[What needs to be done]:
Output only the lines running from the line bearing "Recreate this object" through the line bearing "one-piece PTFE jacket.", character for character.

[Source material]:
►
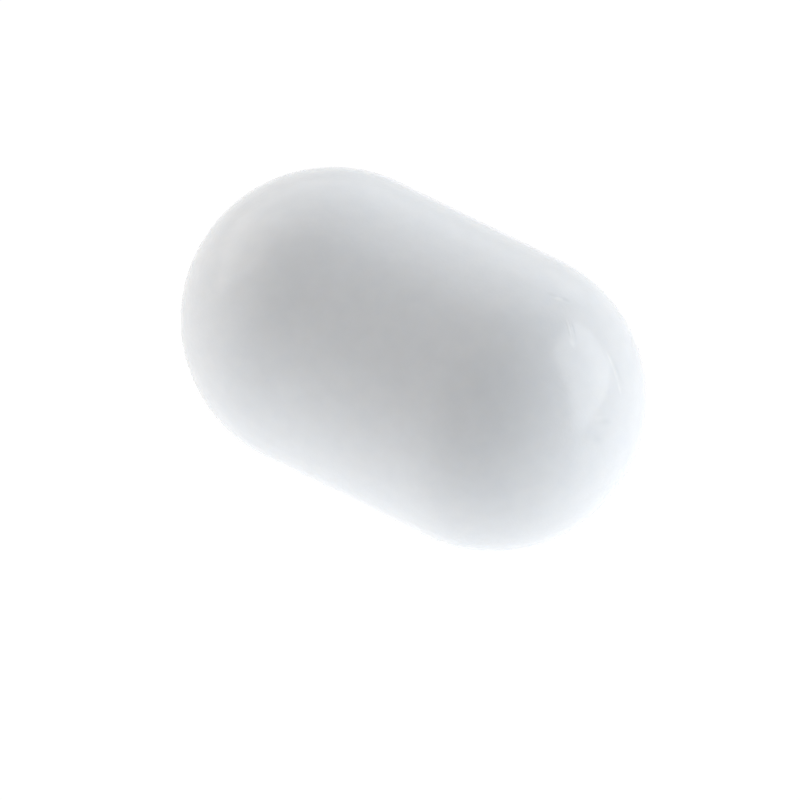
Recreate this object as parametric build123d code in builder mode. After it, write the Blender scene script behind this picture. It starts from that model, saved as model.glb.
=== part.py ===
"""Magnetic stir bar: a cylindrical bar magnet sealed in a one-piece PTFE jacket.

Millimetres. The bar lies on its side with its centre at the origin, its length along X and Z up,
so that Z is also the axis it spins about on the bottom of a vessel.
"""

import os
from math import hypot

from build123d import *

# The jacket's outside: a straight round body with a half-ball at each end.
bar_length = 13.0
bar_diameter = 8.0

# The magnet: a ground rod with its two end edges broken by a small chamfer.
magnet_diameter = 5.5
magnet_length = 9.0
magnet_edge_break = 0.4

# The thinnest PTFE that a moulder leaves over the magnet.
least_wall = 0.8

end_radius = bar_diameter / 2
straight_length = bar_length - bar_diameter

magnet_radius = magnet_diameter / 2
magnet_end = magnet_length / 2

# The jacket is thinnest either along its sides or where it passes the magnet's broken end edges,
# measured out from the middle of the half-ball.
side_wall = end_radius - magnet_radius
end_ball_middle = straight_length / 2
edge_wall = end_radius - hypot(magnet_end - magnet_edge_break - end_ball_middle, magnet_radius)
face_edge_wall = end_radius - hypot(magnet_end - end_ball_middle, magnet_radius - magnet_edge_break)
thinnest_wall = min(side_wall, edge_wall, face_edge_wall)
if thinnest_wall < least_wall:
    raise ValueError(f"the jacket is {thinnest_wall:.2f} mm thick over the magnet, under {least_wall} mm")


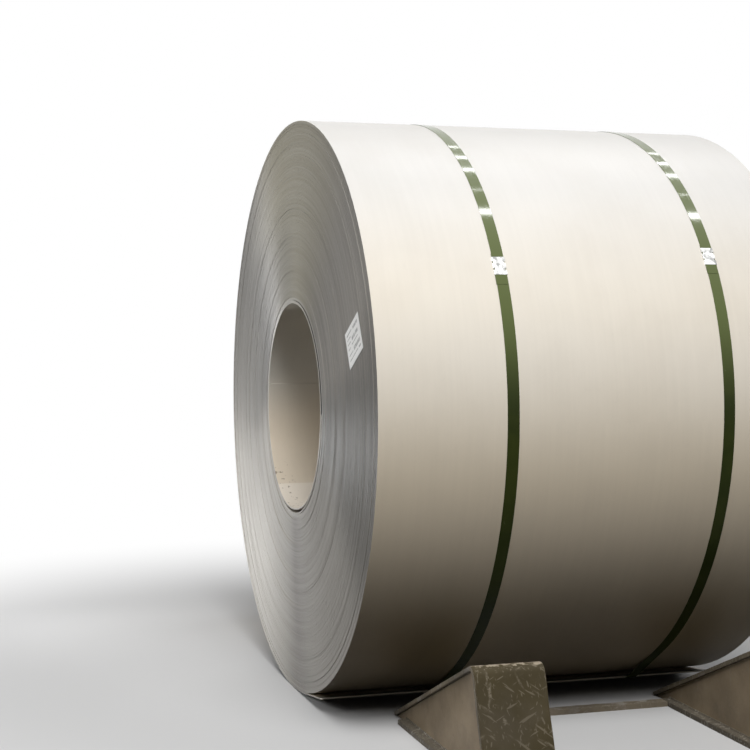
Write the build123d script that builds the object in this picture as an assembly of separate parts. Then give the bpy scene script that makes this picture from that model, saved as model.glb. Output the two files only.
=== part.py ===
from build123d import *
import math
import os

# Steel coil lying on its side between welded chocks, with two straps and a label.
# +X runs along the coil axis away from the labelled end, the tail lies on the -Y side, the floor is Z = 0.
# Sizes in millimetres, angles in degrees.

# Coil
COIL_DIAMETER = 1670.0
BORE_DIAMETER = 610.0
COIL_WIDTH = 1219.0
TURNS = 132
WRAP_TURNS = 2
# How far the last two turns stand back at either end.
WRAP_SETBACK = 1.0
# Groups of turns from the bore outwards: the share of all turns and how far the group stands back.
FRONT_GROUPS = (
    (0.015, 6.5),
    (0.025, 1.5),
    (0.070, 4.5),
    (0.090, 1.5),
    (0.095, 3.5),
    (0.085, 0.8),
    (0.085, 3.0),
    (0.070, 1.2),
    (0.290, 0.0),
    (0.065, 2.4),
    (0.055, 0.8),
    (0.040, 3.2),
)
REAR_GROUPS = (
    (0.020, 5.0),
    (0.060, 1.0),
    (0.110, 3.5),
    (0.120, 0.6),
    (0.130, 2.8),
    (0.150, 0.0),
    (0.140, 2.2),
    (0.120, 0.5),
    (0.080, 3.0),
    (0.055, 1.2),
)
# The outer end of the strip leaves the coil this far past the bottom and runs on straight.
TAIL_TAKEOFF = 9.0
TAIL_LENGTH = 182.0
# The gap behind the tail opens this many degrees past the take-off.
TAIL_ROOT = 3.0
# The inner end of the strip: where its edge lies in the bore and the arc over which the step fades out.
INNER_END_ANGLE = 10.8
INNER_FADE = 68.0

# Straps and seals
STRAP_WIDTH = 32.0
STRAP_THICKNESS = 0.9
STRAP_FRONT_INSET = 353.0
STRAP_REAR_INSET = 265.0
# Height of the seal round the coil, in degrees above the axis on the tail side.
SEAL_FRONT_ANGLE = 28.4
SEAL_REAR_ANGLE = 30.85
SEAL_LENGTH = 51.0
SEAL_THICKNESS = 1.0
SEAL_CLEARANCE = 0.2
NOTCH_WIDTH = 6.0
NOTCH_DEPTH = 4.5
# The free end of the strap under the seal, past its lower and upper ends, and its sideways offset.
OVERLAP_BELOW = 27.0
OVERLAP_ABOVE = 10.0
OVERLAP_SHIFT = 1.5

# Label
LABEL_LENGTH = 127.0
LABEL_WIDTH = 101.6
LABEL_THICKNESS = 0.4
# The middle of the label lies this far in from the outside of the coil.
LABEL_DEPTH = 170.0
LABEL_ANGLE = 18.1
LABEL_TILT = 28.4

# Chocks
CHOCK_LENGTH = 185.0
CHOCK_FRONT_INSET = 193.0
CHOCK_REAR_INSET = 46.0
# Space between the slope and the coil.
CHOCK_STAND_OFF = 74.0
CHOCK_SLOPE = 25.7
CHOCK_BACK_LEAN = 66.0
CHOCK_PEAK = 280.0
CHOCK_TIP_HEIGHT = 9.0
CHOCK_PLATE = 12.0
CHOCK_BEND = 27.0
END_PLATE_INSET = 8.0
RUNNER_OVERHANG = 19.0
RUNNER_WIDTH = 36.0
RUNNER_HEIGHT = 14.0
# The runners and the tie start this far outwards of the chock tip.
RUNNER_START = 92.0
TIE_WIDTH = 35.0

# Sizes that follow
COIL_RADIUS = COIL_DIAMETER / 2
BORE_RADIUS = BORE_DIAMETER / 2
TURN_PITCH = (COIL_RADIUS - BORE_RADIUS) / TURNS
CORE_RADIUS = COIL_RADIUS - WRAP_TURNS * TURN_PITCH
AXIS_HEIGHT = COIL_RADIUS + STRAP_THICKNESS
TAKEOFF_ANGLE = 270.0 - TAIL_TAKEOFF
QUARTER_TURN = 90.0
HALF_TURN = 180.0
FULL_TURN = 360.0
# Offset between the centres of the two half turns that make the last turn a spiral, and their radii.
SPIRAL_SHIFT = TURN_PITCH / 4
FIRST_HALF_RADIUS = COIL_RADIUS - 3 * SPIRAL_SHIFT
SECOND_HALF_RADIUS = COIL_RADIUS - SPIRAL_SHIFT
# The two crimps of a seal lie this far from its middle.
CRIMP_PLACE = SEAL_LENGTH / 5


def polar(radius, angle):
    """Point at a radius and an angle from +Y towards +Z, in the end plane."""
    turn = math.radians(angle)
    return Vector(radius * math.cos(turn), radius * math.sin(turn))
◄
►
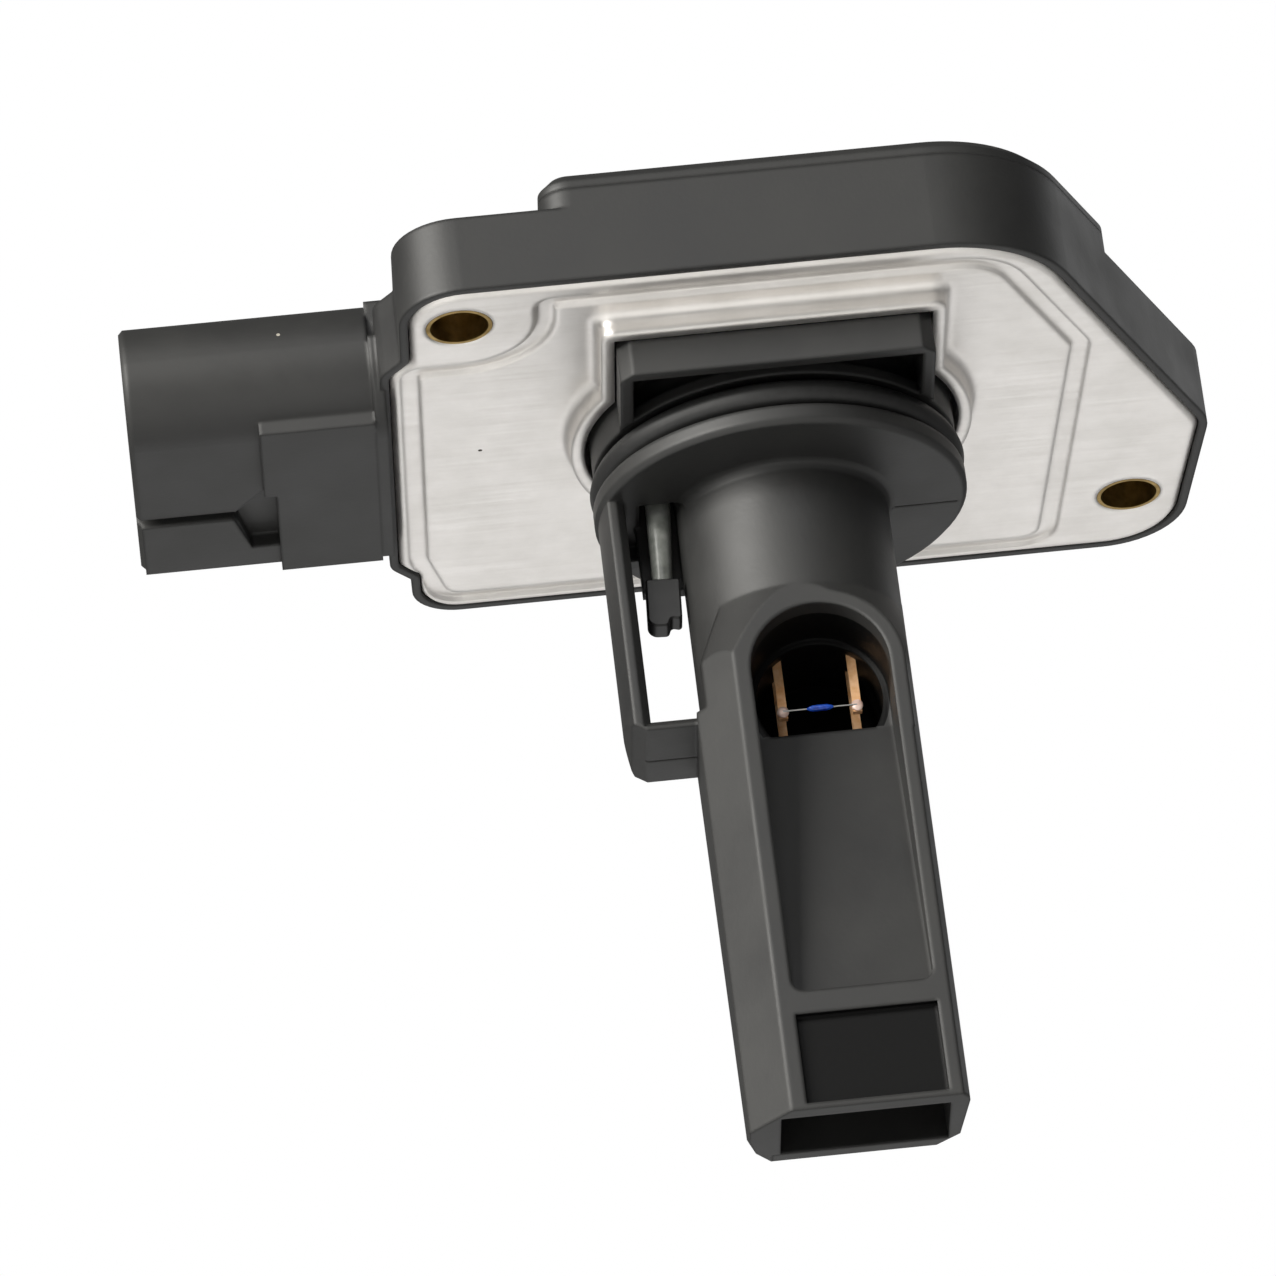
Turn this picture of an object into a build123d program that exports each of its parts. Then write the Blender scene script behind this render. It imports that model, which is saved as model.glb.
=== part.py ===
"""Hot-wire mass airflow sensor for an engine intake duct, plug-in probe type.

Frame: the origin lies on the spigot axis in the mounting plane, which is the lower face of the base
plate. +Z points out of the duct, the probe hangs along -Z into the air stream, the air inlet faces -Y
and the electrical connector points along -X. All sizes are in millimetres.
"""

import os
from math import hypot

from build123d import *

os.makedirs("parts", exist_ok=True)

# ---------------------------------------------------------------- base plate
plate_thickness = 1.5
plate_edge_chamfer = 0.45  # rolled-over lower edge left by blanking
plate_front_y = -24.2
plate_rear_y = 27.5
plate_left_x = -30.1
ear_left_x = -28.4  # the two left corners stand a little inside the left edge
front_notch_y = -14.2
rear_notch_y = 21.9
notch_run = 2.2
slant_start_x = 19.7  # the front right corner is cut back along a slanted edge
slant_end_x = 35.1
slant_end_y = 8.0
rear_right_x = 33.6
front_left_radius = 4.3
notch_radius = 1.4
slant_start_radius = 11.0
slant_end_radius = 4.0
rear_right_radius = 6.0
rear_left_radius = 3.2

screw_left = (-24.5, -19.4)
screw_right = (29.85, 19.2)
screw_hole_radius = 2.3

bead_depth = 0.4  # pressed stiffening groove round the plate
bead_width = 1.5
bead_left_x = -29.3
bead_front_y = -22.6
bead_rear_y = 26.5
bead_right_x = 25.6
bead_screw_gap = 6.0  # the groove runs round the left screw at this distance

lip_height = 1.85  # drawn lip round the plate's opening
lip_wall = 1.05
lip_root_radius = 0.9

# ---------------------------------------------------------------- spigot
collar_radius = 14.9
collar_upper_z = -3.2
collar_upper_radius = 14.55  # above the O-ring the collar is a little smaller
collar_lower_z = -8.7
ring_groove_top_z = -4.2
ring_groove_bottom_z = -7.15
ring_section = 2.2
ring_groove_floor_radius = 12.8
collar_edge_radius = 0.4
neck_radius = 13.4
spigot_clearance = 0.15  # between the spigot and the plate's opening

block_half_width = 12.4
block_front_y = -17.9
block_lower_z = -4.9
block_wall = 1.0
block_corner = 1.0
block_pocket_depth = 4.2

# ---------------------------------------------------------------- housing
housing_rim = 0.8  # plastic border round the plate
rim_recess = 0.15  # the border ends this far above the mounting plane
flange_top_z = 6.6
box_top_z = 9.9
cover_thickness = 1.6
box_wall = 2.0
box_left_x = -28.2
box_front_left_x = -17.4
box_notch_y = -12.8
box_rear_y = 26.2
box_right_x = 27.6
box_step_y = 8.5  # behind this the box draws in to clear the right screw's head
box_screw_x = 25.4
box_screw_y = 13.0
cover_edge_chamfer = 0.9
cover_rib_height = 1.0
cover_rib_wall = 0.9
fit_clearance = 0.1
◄
[Final answer]:
Recreate this object as parametric build123d code in builder mode. After it, write the Blender scene script behind this picture. It starts from that model, saved as model.glb.
=== part.py ===
"""Magnetic stir bar: a cylindrical bar magnet sealed in a one-piece PTFE jacket.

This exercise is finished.